Obviously, Qatar got the 2022 World Cup. But still, in 2015, Garber reiterated his belief that MLS had the chance to do something special in the not too distant future, and funny enough, he cited a comment from one of the European stars who came to the league and remarked on his experience.
“When you guys had the LA Galaxy-New York City game and Steven Gerrard came on and said it will be one of the best leagues in the world within 10 years, we didn’t feed him that,” Garber added. “Think of the soccer movement, and all that we’re doing to invest in players and facilities, and becoming a league of choice for guys like Sebastian Giovinco.
“I do believe in 10 years’ time or less, people will think of us like Serie A, La Liga, and hopefully the way they think about the Premier League. If we continue to do things right and stay to our plan.”

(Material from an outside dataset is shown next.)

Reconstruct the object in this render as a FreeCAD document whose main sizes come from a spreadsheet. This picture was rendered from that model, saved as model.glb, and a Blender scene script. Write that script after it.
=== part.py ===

You never has as much time as you think, and while the World Cup is far down the road right now, MLS doesn’t have the luxury of being ultra patient in the coming years. If, in a worst-case scenario, the league cannot clear the bar it has set now, with the greatest player to ever live in tow and a World Cup coming, it’s fair to wonder if that will happen any time soon, particularly with the top leagues in Europe throwing around more money than ever.
It’s worth mentioning that it’s unclear where getting a player as great and prominent as Messi fits into that plan Garber referenced in 2015 — how important he is, when on the timeline Garber wanted this level of star to come, if he viewed it as necessary, etc. But nevertheless, Messi’s here now, the player on the planet who is most likely to single-handedly lift MLS to its goal. The World Cup that was so coveted in 2010 because of what could come as a result is on the horizon. Because of all this, the opportunity for Major League Soccer to reach the lofty heights it’s strived to reach for years is more attainable than ever, and if all goes right, the very nice stadiums like the one where I live will be packed full of fans who get to say they’re watching one of the best leagues in the world.